When it comes to keyword research, Google Keyword Planner is a must, but you can also use Moz’s Keyword Explorer tool. Simply type in some variations of keywords that you’d like to rank for in order to get an idea of the search volume and competition for those words.

Keyword planner will also suggest other related terms that you could go after. So if you typed in “Banana Bread Recipe” you can get an idea of how easy or how difficult it would be to rank for the term, plus how many people are actually looking for that term in your area.

banana bread screenshot

Looks like a lot of people are trying to learn how to make banana bread…


Moz (Paid)


Moz is a powerful tool that allows you to set up SEO campaigns and track your site’s organic performance and rankings.

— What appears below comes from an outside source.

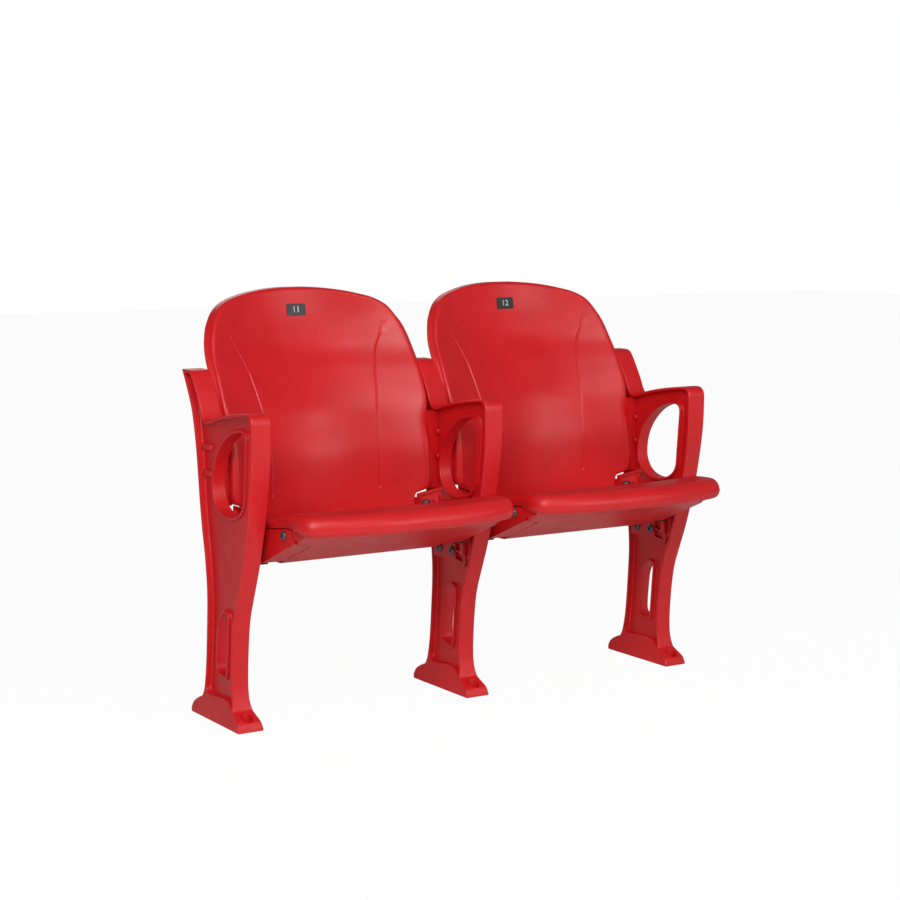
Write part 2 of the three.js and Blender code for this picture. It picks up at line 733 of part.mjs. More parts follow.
// The blow-moulded pan: its dished top and rolled lip, and the keel below that the brackets wrap
function panSolid() {
  const keelLower = keelLowerShares.map(bracketPoint);
  const keelRear = keelLower[keelLower.length - 1].x;
  const skin = dish.filter((point) => point.x < keelRear).reverse();
  const keelTop = skin.map((point) => new THREE.Vector2(point.x, point.y - panSkin / 2));
  const keelHalf = fromStandard(flangeInner + clearance);
  const keel = sideSlab([...keelLower, ...keelTop], -keelHalf, keelHalf);
  const shoulderTop = panRows.slice(...shoulderTopRows).reverse().map(
    (row) => new THREE.Vector2(row.side.y, row.low + keelWeld),
  );
  const shoulders = sideSlab(
    [...shoulderLowerShares.map(bracketPoint), ...shoulderTop],
    -panHalfWidth,
    panHalfWidth,
  );
  const rightCrease = panRows.map((_, row) => panUnderside(row, 1));
  const leftCrease = rightCrease.map((point) => new THREE.Vector2(-point.x, point.y)).reverse();
  const crease = planSlab([...rightCrease, ...leftCrease], 0, standardHeight);
  let pan = joined(panShell(), joined(keel, shoulders).intersect(crease));
  const [bossLow, bossHigh] = topBoltBossShares.map(heightOver);
  const bossPlace = new THREE.Vector3(fromStandard(topBoltX), topBolt.x, 0);
  const boss = rod(axisZ, boltHead, bossPlace, bossLow, bossHigh);
  pan = joined(pan, boss, mirrored(boss));
  const wallRoom = sideSlab(
    inset(bracketOutline(0), -clearance),
    fromStandard(wallInner + clearance),
    panHalfWidth + overrun,
  );
  const wallNear = fromStandard(bracketOffset);
  const flangeSide = flangeBand(flangeSheet + clearance, panRise);
  const flangeRoom = sideSlab(flangeSide, keelHalf, panHalfWidth).intersect(
    planSlab(behindFlangeTip(wallNear, keelHalf, clearance), 0, standardHeight),
  );
  const sideHole = rod(
    axisX,
    boltRadius + clearance,
    acrossAt(sideBolt),
    fromStandard(bracketOffset + sideBoltLength + clearance),
    panHalfWidth,
    boltSides,
  );
  const topHole = rod(
    axisZ,
    boltRadius + clearance,
    bossPlace,
    bossLow - overrun,
    topBolt.y + overrun,
    boltSides,
  );
  const cuts = [wallRoom, flangeRoom, sideHole, topHole];
  return cut(pan, ...cuts, ...cuts.map(mirrored));
}

// The bracket's rear arm, its rib, its post and its bolt seat, in the bracket's shares, and the
// stretches of its level flange that carry the tab over the stop and the rubber pad under both
const armNearShares = [0.018, 0.864];
const armFarShares = [-0.08, 0.636];
const armFootShares = [0.1, 0.3];
const armRibShares = [[0.11, 0.18], [0.009, 0.18], [0.009, 0.79]];
const postShares = [[0, 0], [-0.036, 0], [-0.036, 0.5], [0, 0.5]];
const seatShares = [[0.042, 0.25], [-0.085, 0.25], [-0.085, 0.425], [0.042, 0.425]];
const tabShares = [0.431, 0.318];
const padShares = [0.420, 0.340];
const flangeLow = bracketPoint(bracketLowerShares[1]).y;

// The bracket under each side of a pan, for a hinge on the right of its standard: x is the distance
// from the standard's middle.
function bracketSolid(shell) {
  const wall = sideSlab(bracketOutline(0), bracketOffset, wallInner);
  const flange = sideSlab(flangeBand(flangeSheet, 0), bracketOffset, flangeInner).intersect(
    planSlab(behindFlangeTip(bracketOffset, flangeInner, 0), 0, standardHeight),
  );
  const boss = rod(axisX, bossRadius, acrossAt(pivot), bossStart, bracketOffset);
  const near = bracketPoint(armNearShares);
  const far = bracketPoint(armFarShares);
  const armPlan = [
    new THREE.Vector2(armGap, near.x), new THREE.Vector2(armReach, far.x),
    new THREE.Vector2(armReach, far.x + armThickness), new THREE.Vector2(armGap, near.x + armThickness),
  ];
  const [foot, overPan] = armFootShares.map(heightOver);
  const armFront = [
    new THREE.Vector2(armGap, foot), new THREE.Vector2(wallInner, foot),
    new THREE.Vector2(wallInner, overPan), new THREE.Vector2(armReach, overPan),
    new THREE.Vector2(armReach, far.y), new THREE.Vector2(armGap, near.y),
  ];
  const arm = planSlab(armPlan, 0, standardHeight).intersect(
    frontSlab(armFront, standardFront, standardRear),
  );
  const rib = sideSlab(armRibShares.map(bracketPoint), armGap, armGap + armRib);
  const post = sideSlab(postShares.map(bracketPoint), bracketOffset, wallInner);
  const aheadOfArm = [...armPlan.slice(0, 2), new THREE.Vector2(armReach, standardFront)];
  const seat = sideSlab(seatShares.map(bracketPoint), armReach - seatReach, armReach).intersect(
    planSlab(aheadOfArm, 0, standardHeight),
  );
  const [tabFront, tabRear] = tabShares.map((share) => bracketPoint([share, 0]).x);
  const tab = block(tabNear, bracketOffset, tabFront, tabRear, flangeLow, flangeLow + flangeSheet);
  const body = joined(wall, flange, boss, arm, rib, post, seat, tab);
  const bore = rod(axisX, pivotRadius + clearance, acrossAt(pivot), 0, seatPitch / 2);
  const sideHole = rod(axisX, boltRadius + clearance, acrossAt(sideBolt), 0, flangeInner, boltSides);
  const topHole = rod(
    axisZ,
    boltRadius + clearance,
    new THREE.Vector3(topBoltX, topBolt.x, 0),
    pivot.y,
    standardHeight,
    boltSides,
  );
  const lifted = moved(shell, new THREE.Vector3(seatPitch / 2, 0, clearance));
  return cut(body, bore, sideHole, topHole, lifted);
}

// The bearing block in the standard's channel, with its bore, its ribbed recess and the stop fin
const blockShares = [
  [0.202, -0.514], [0.202, -0.968], [0.284, -1.408], [0.435, -1.302], [0.671, -1.302],
];
const blockNoseShares = [0.332, -0.259];
const recessShares = [
  [0.238, -1.014], [0.293, -1.271], [0.392, -1.226], [0.392, -0.529], [0.238, -0.574],
];
const recessRibShares = [[0.262, -1.127], [0.392, -0.976], [0.392, -0.930], [0.262, -1.082]];
const finShare = 0.272;
const crownTurns = [0, 30, 60, 90, 120, 150, 180].map(THREE.MathUtils.degToRad);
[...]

When you’re just starting out, you may not need a tool like Moz, but eventually it can prove to be very effective especially if you’re considering using SEO as one of your main acquisition channels.

Their blog also has plenty of great resources to learn more about SEO, if you want to advance your range of knowledge.


Ahrefs (Paid)


Ahrefs is one of my favorite SEO tools, especially when it comes to link building. The reason is that Ahrefs has access to a lot of backlink data, meaning that if you wanted to get an idea of how many links have been built to a certain page on your site, or to a competitor’s site, it will show you very up to date information.

Ahrefs also has a tool called Content Explorer, that lets you search for content which ranks for specific terms. This is very useful for building backlinks as well, but if you’re interested in learning more about that, get in touch with me and we can talk.




There you have it. Now you know the basics of SEO and you have a general idea of how to get started. But SEO is an ongoing commitment and requires you to consistently create and optimize your content. It takes time to build up your organic presence, but once you get a good cadence going, your site becomes a lot stronger and a lot more valuable. Remember, you want to do everything in your power so that the Eye of Sau- so that Google can find your site and help it get seen by the rest of the internet.